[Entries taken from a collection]

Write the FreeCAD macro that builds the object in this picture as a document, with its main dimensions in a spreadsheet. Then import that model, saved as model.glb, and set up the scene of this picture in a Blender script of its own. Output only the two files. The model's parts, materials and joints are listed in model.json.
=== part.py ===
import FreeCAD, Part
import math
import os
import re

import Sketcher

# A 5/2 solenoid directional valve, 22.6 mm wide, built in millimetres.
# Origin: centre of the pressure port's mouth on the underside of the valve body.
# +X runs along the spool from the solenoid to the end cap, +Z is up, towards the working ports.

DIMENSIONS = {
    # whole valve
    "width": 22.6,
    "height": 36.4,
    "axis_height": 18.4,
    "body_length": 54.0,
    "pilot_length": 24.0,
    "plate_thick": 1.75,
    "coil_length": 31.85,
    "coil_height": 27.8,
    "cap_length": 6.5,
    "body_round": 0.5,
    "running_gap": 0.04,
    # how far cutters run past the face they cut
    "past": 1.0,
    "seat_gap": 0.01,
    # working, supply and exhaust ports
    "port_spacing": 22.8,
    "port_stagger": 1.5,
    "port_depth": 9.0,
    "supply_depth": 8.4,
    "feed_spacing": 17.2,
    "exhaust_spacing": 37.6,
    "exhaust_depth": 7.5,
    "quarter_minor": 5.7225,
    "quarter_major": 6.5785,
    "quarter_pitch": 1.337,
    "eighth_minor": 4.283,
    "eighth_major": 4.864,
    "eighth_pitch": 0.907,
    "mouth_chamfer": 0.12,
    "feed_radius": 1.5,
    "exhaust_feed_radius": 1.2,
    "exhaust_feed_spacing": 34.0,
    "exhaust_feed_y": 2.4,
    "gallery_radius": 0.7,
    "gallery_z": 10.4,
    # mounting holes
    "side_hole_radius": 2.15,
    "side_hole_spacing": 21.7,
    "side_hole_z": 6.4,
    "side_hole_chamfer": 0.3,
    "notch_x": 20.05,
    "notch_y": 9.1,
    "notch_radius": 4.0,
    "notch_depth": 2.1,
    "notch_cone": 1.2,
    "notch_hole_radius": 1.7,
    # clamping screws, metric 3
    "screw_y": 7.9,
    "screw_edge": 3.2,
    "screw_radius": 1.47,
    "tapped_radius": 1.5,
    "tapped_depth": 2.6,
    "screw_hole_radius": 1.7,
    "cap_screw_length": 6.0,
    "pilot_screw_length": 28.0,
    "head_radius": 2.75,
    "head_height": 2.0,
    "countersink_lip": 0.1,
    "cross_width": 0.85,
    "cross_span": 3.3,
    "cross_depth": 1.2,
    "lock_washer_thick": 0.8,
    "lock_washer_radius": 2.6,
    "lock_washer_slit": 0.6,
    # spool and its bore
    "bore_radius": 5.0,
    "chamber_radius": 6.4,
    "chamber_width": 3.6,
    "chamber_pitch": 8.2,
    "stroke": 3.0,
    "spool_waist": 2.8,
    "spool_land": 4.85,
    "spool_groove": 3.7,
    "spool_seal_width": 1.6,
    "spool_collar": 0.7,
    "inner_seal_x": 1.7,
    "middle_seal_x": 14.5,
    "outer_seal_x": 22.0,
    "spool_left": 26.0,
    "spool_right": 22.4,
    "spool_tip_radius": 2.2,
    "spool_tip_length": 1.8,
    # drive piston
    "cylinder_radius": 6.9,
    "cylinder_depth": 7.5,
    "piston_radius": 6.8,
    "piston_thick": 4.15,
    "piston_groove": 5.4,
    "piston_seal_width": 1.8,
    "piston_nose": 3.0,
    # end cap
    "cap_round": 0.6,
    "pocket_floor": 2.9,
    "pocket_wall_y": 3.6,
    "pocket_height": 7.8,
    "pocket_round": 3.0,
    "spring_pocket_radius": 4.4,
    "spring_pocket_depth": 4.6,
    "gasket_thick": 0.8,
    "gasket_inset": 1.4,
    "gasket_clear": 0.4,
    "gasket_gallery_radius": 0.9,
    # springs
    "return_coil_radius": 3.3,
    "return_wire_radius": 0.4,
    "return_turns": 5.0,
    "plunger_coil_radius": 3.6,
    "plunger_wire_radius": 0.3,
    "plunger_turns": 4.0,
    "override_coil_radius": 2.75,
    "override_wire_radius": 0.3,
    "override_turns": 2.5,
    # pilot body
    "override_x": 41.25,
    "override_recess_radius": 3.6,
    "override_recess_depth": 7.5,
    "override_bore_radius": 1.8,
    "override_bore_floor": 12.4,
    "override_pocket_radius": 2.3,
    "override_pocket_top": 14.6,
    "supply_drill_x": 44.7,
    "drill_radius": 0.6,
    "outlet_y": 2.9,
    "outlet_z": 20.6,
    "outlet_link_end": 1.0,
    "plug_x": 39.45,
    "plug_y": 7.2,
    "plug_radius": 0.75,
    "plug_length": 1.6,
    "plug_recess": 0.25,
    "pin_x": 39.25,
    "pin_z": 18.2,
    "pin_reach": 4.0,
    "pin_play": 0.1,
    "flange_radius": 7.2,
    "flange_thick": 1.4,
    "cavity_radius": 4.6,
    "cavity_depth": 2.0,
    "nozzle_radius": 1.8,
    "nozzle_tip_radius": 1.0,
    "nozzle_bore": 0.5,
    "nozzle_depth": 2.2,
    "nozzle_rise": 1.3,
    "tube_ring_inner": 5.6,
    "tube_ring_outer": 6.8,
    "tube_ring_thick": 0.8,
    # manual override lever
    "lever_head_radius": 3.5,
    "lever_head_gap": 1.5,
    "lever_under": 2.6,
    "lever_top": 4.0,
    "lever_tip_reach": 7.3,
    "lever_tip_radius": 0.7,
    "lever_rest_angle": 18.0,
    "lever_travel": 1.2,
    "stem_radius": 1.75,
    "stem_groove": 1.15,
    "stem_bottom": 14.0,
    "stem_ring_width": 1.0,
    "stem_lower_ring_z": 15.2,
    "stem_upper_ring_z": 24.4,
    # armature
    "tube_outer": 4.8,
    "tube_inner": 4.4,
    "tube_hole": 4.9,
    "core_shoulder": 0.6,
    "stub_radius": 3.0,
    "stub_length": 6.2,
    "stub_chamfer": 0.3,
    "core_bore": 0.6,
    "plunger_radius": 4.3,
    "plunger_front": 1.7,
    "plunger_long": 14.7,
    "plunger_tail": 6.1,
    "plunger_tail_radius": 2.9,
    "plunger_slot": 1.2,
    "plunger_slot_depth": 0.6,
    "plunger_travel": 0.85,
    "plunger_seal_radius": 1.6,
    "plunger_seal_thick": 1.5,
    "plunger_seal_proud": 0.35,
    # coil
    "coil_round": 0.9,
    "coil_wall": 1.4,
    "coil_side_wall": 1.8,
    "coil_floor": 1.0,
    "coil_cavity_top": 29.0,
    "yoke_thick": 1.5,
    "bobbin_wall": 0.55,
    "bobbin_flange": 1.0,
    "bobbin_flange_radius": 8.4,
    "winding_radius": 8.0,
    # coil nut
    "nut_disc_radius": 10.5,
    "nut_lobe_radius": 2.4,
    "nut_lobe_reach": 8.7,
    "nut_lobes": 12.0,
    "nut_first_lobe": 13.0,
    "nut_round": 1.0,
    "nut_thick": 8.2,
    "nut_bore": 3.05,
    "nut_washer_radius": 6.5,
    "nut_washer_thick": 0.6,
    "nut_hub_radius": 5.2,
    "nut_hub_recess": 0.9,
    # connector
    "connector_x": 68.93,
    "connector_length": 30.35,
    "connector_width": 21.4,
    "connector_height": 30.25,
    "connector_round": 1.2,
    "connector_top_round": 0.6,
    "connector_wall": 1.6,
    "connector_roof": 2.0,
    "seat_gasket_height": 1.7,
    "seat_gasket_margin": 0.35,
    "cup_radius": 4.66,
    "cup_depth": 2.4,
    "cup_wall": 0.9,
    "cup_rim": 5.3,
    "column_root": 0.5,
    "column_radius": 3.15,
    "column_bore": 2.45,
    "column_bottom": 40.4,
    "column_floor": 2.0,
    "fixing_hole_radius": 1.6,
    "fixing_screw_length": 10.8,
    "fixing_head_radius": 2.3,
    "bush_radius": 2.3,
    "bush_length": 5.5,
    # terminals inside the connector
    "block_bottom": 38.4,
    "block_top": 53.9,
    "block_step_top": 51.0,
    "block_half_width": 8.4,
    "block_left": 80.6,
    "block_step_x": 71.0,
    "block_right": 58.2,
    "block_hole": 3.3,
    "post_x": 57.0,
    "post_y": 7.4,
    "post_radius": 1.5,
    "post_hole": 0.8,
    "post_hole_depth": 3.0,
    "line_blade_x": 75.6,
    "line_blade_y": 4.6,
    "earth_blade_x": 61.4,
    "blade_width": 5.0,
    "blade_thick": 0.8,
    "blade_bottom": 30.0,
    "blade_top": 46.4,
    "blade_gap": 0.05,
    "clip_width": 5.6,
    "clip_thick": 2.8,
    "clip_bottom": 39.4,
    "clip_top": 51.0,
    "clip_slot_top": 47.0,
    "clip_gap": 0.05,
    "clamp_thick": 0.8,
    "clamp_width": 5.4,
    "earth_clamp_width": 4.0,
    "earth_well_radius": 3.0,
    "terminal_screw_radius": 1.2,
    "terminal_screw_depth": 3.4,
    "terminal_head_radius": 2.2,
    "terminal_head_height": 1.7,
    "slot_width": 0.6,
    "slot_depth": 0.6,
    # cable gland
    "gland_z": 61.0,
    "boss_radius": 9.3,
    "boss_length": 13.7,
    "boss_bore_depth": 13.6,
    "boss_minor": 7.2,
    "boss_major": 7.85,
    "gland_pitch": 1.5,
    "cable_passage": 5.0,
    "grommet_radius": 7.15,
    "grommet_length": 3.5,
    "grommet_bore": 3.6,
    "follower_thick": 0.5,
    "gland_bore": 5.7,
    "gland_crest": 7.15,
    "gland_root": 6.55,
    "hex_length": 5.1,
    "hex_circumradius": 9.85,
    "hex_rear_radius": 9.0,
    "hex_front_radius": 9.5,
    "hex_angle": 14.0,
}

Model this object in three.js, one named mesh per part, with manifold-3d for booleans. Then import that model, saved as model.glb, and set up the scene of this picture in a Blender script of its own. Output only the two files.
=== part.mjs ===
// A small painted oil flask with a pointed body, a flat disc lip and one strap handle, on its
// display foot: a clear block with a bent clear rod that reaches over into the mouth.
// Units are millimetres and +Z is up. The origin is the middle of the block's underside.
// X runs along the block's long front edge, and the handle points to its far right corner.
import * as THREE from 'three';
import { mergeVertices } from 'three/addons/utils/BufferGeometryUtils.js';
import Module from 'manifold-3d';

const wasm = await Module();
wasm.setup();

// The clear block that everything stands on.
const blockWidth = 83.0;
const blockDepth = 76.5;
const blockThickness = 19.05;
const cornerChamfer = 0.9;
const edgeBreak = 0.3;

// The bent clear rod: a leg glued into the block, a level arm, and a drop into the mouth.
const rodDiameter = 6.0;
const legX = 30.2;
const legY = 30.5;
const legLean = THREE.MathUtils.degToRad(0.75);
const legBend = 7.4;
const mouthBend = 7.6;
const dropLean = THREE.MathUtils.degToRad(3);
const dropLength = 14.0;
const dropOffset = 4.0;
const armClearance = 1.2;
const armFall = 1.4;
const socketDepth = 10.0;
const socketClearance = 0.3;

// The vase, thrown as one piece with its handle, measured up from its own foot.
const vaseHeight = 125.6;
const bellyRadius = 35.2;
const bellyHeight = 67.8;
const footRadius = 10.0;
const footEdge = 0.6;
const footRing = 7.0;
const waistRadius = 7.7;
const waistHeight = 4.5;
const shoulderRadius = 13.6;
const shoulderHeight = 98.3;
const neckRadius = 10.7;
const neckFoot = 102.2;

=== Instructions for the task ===
Transcribe the records above exactly, beginning at the line that contains "Model this object" and ending with the line that contains "const edgeBreak = 0.3;", both included, and nothing else.

=== Answer to this exercise ===
Model this object in three.js, one named mesh per part, with manifold-3d for booleans. Then import that model, saved as model.glb, and set up the scene of this picture in a Blender script of its own. Output only the two files.
=== part.mjs ===
// A small painted oil flask with a pointed body, a flat disc lip and one strap handle, on its
// display foot: a clear block with a bent clear rod that reaches over into the mouth.
// Units are millimetres and +Z is up. The origin is the middle of the block's underside.
// X runs along the block's long front edge, and the handle points to its far right corner.
import * as THREE from 'three';
import { mergeVertices } from 'three/addons/utils/BufferGeometryUtils.js';
import Module from 'manifold-3d';

const wasm = await Module();
wasm.setup();

// The clear block that everything stands on.
const blockWidth = 83.0;
const blockDepth = 76.5;
const blockThickness = 19.05;
const cornerChamfer = 0.9;
const edgeBreak = 0.3;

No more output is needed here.